The arrival of the 27-year-old LeVert, who’s under contract for next season, seems like it could spell the end of the line in Cleveland for Sexton, who played just 11 games this season before tearing his meniscus. Just because Sexton’s not expected back this season, though, doesn’t necessarily preclude him from having value on the market; after all, he averaged 24.3 points and 4.4 assists per game on .573 true shooting last season—the kind of scoring efficiency and playmaking production that only Luka Doncic, Trae Young, Devin Booker, Jayson Tatum, and Michael Jordan had ever turned in before their age-22 campaigns. Any team who acquired him at the deadline would hold his matching rights in restricted free agency this summer, and the opportunity to re-up him on a long-term deal or, if they preferred, flip him in a sign-and-trade in the offseason. Might that opportunity entice a would-be suitor thinking about next year to part with another player who could add some shooting or playmaking off the Cleveland bench?

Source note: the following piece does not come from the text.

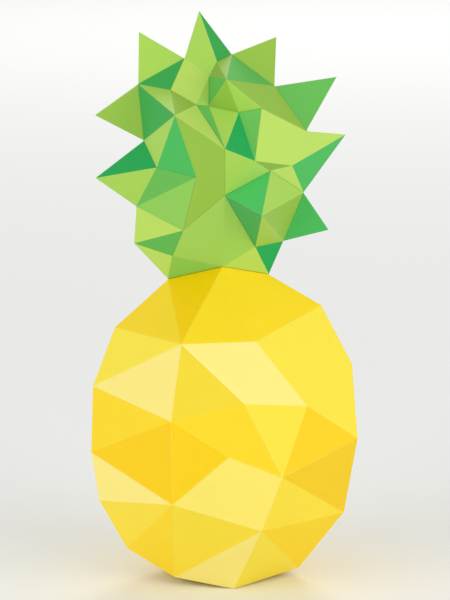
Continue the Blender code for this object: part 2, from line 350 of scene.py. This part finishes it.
def grid_blend(places, steps):
    """How much each grid point takes from the twelve key points: 3 corners, 3 insets, 3 starts, 3 ends."""
    blend = np.zeros((len(places), 12))
    zeros = (places == 0).sum(axis=1)
    blend[:, 0:3] = (zeros == 2)[:, None] * (places == steps)
    blend[:, 3:6] = (zeros == 0)[:, None] * (places - 1) / (steps - 3)
    for side in range(3):
        on_side = (zeros == 1) & (places[:, side - 1] == 0)
        along = (places[:, (side + 1) % 3] - 1) / (steps - 2)
        blend[:, 6 + side] = on_side * (1 - along)
        blend[:, 9 + side] = on_side * along
    return blend


def grid_borders(places):
    """The grid points along each of the three sides, in order."""
    borders = []
    for side in range(3):
        on_side = np.flatnonzero(places[:, side - 1] == 0)
        borders.append(on_side[np.argsort(places[on_side, (side + 1) % 3])])
    return np.array(borders)


PLACES, GRID = grid_places(STEPS)
BLEND = grid_blend(PLACES, STEPS)
BORDERS = grid_borders(PLACES)
print("a facet has", len(PLACES), "points and", len(GRID), "triangles")

# %% Neighbours
LEVEL = math.cos(math.radians(6.5))  # facets that face within this of each other count as one


def partners(triangles):
    """For each side of each triangle, the number of the same side next door, or -1 on the rim."""
    ends = np.stack([triangles, np.roll(triangles, -1, axis=1)], -1).reshape(-1, 2)
    span = triangles.max() + 1
    forward = ends[:, 0] * span + ends[:, 1]
    backward = ends[:, 1] * span + ends[:, 0]
    order = np.argsort(forward)
    found = order[np.minimum(np.searchsorted(forward, backward, sorter=order), len(order) - 1)]
    return np.where(forward[found] == backward, found, -1)


def levelled(normals, partner, rounds=12):
    """Facet directions, averaged in rounds between neighbours that count as one.

    A facet with more than three corners is split in triangles, and a hand-cut one isn't quite flat. The
    averaging makes its triangles face one way, so the split doesn't show.
    """
    facet = np.arange(len(partner)) // 3
    near = (partner >= 0) & (np.einsum("sx,sx->s", normals[facet], normals[partner // 3]) > LEVEL)
    for _ in range(rounds):
        total = normals.copy()
        np.add.at(total, facet[near], normals[partner[near] // 3])
        normals = unit(total)
    return normals


# %% Inset corners and wear
ARRIS_WIDTH = 0.35 * MM
NARROW_SHARE = 0.3  # the most of a narrow facet's inner radius that its arrises may take
WEAR_FROM, WEAR_TO = math.radians(8), math.radians(30)  # flatter arrises don't wear


def inset_corners(places):
    """Each facet's corners, moved in so that both sides are a width away: less on a narrow facet.

    A step of the width over the corner's sine along both of its sides does that.
    """
    ahead = np.roll(places, -1, axis=1) - places
    behind = np.roll(places, 1, axis=1) - places
    twice_area = np.linalg.norm(np.cross(ahead[:, 0], behind[:, 0]), axis=1)
    inner_radius = twice_area / np.linalg.norm(ahead, axis=2).sum(axis=1)
    width = np.minimum(ARRIS_WIDTH, NARROW_SHARE * inner_radius)[:, None, None]
    ahead, behind = unit(ahead), unit(behind)
    sine = np.linalg.norm(np.cross(ahead, behind), axis=2, keepdims=True)
    return places + width * (ahead + behind) / sine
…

Even if it isn’t, the Cavs’ front office will now exit the deadline feeling like they’ve done their job. They added firepower to bolster their pursuit of the top spot in the East and their chances of withstanding seven-game slugfests in April, May, and June. More importantly, they did so without losing any of their most valuable prospects, and maintaining flexibility for the long term—if LeVert’s a smash hit, the Cavs can look to extend him this offseason; if it doesn’t pan out, he and Love come off the books in 2023, giving Cleveland a ton of cap space to work with in building around Garland, Mobley, and Allen—while making a committed move to go for it right now. The Pacers, it seems, are building for the future. In Cleveland, though, it looks like the future is now.